== Problem ==
Below is a listing; restate from it, character for character, the lines beginning at the line holding "front_edge_board();" and ending at the line holding "obj.parent = None", both included.

◇ ◇ ◇ ◇ ◇ ◇ ◇

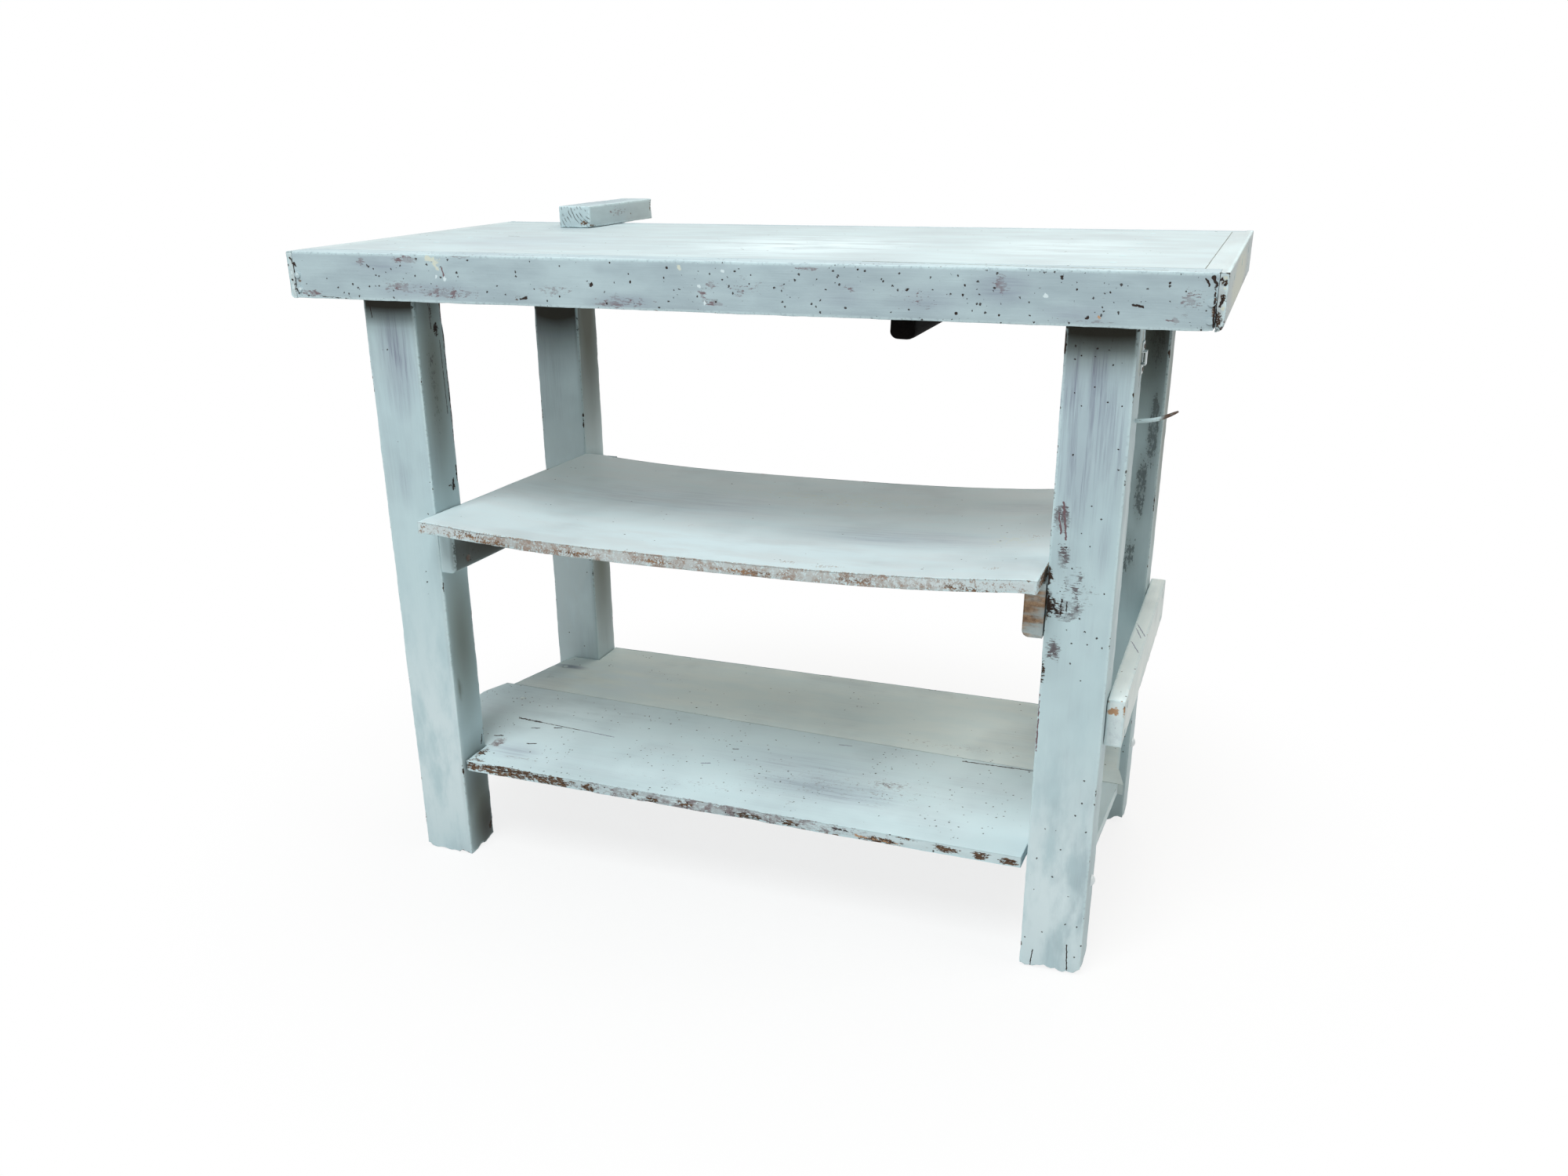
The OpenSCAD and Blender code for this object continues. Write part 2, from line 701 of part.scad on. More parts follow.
module plank_nails() { color(steel) plank_nail_set(); }
module end_board_nails() { color(steel) end_nail_set(); }
module corner_nails() { color(steel) corner_nail_set(); }
module edge_board_screws() { color(steel) edge_screw_set(); }
module bearer_screws() { color(steel) bearer_screw_set(); }
module upper_rail_pegs() { color(end_wood) peg_set(); }
module lower_rail_bolts() { color(paint) bolt_set(); }
module batten_screws() { color(steel) batten_screw_set(); }
module lower_shelf_nails() { color(steel) lower_nail_set(); }
module stretcher_screws() { color(steel) stretcher_screw_set(); }
module stop_block_screws() { color(steel) block_screw_set(); }
module nail_hook() { color(steel) hook_shape(); }
module keeper_screws() { color(steel) keeper_screw_set(); }

front_edge_board();
back_edge_board();
left_end_board();
right_end_board();
front_plank();
middle_plank();
back_plank();
plank_nails();
end_board_nails();
corner_nails();
edge_board_screws();
cross_bearer();
bearer_screws();
front_left_leg();
front_right_leg();
back_left_leg();
back_right_leg();
left_upper_rail();
right_upper_rail();
upper_rail_pegs();
left_lower_rail();
right_lower_rail();
lower_rail_bolts();
middle_shelf();
left_batten();
right_batten();
batten_screws();
lower_front_board();
lower_back_board();
lower_shelf_nails();
side_stretcher();
stretcher_screws();
stop_block();
stop_block_screws();
nail_hook();
latch_keeper();
keeper_screws();
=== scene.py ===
"""Dresses an old painted workbench: worn boards, bare wood and rusty metalwork on its fixed frame."""

import math
from collections import namedtuple

import bmesh
import bpy
import numpy as np
from bpy.props import FloatProperty, FloatVectorProperty, IntProperty, PointerProperty
from bpy.types import Operator, Panel, PropertyGroup
from mathutils import Matrix, Vector, noise
from mathutils.kdtree import KDTree


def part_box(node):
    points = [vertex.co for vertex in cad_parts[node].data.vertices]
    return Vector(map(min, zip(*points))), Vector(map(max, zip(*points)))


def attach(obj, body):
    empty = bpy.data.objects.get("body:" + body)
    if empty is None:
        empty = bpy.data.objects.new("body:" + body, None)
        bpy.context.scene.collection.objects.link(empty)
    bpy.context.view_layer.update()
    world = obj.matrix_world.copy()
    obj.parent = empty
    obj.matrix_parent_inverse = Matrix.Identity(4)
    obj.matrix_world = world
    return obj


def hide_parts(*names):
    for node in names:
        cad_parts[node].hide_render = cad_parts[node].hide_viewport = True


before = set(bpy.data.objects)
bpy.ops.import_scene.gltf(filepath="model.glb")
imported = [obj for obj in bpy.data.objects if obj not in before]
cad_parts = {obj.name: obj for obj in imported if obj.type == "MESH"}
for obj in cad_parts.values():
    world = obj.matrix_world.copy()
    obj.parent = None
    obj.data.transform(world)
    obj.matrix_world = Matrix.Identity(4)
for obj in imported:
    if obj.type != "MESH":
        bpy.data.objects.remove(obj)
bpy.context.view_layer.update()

bl_info = {
    "name": "Old painted workbench",
    "version": (1, 0, 0),
    "blender": (4, 5, 0),
    "location": "View3D > Sidebar > Workbench",
    "description": "Models the worn boards and fittings of a painted workbench",
    "category": "Object",
}

MM = 0.001
ALONG_X, ALONG_Y, ALONG_Z = 0, 1, 2
# The two corners of a box
LOW, HIGH = 0, 1
# The two bodies, and the names of two material slots
BENCH = "bench"
SHELF = "middle_shelf"
PAINTED = "painted_wood"
PAINTED_SHELF = "painted_shelf_wood"

# A worn place, or a place of painted light or shade, on a board: what it is, its middle and reach in mm,
# its strength and its depth in mm
Mark = namedtuple("Mark", "kind middle reach strength depth", defaults=(1.0, 0.0))
# What a mark can be: rubbed to the undercoat, chipped to the wood, grey-green painted shade,
# yellowed, thinly painted, smeared with dirt and painted shade, painted light or dark painted shade
MARK_KINDS = ("rub", "chip", "stain", "cream", "thin", "smear", "fresh", "soot")
# A mark that only takes wood away
WORN = "worn"
# The stored closeness of a vertex to an arris
ARRIS = "arris"
# A crack, scratch or spot: its colour, its two ends and its half width in mm
Line = namedtuple("Line", "tone start end width")

# Places nearer than this are taken as the same in tests
CLOSE = 1 * MM
# Sizes of the waves in the wear of faces, arrises, chips and feet
FACE_WAVE, ARRIS_WAVE, ARRIS_GRAIN, CHIP_GRAIN, FOOT_GRAIN = 70 * MM, 45 * MM, 9 * MM, 6 * MM, 5 * MM
# How far in from an arris the paint can be worn off it
ARRIS_PAINT_REACH = 14 * MM
# Edges flatter than this are shaded smooth
SMOOTH_ANGLE = math.radians(38)
# Edges sharper than this, and nearer than this to an arris, are broken
BROKEN_ANGLE = 0.5
ON_ARRIS = 0.6 * MM
# Points that are merged, and faces that are joined, in a copied mesh
MERGE_DISTANCE = 0.01 * MM
FLAT_ANGLE = math.radians(0.02)


# Colours and sizes that a user would change

def colour(name, description, value):
    """A colour property, written as sRGB numbers from 0 to 255."""
    return FloatVectorProperty(name=name, description=description, subtype="COLOR", size=4,
                               min=0.0, max=1.0, default=linear(value))


def length(name, description, value, high):
    """A length property in metres."""
    return FloatProperty(name=name, description=description, default=value, min=0.0, max=high,
                         unit="LENGTH", subtype="DISTANCE", precision=4)


def linear(rgb):
    """The linear colour of three sRGB numbers from 0 to 255."""
    parts = [c / 255 for c in rgb]
    return tuple(c / 12.92 if c <= 0.04045 else ((c + 0.055) / 1.055) ** 2.4 for c in parts) + (1.0,)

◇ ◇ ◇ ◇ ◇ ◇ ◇

== Exercise response ==
front_edge_board();
back_edge_board();
left_end_board();
right_end_board();
front_plank();
middle_plank();
back_plank();
plank_nails();
end_board_nails();
corner_nails();
edge_board_screws();
cross_bearer();
bearer_screws();
front_left_leg();
front_right_leg();
back_left_leg();
back_right_leg();
left_upper_rail();
right_upper_rail();
upper_rail_pegs();
left_lower_rail();
right_lower_rail();
lower_rail_bolts();
middle_shelf();
left_batten();
right_batten();
batten_screws();
lower_front_board();
lower_back_board();
lower_shelf_nails();
side_stretcher();
stretcher_screws();
stop_block();
stop_block_screws();
nail_hook();
latch_keeper();
keeper_screws();
=== scene.py ===
"""Dresses an old painted workbench: worn boards, bare wood and rusty metalwork on its fixed frame."""

import math
from collections import namedtuple

import bmesh
import bpy
import numpy as np
from bpy.props import FloatProperty, FloatVectorProperty, IntProperty, PointerProperty
from bpy.types import Operator, Panel, PropertyGroup
from mathutils import Matrix, Vector, noise
from mathutils.kdtree import KDTree


def part_box(node):
    points = [vertex.co for vertex in cad_parts[node].data.vertices]
    return Vector(map(min, zip(*points))), Vector(map(max, zip(*points)))


def attach(obj, body):
    empty = bpy.data.objects.get("body:" + body)
    if empty is None:
        empty = bpy.data.objects.new("body:" + body, None)
        bpy.context.scene.collection.objects.link(empty)
    bpy.context.view_layer.update()
    world = obj.matrix_world.copy()
    obj.parent = empty
    obj.matrix_parent_inverse = Matrix.Identity(4)
    obj.matrix_world = world
    return obj


def hide_parts(*names):
    for node in names:
        cad_parts[node].hide_render = cad_parts[node].hide_viewport = True


before = set(bpy.data.objects)
bpy.ops.import_scene.gltf(filepath="model.glb")
imported = [obj for obj in bpy.data.objects if obj not in before]
cad_parts = {obj.name: obj for obj in imported if obj.type == "MESH"}
for obj in cad_parts.values():
    world = obj.matrix_world.copy()
    obj.parent = None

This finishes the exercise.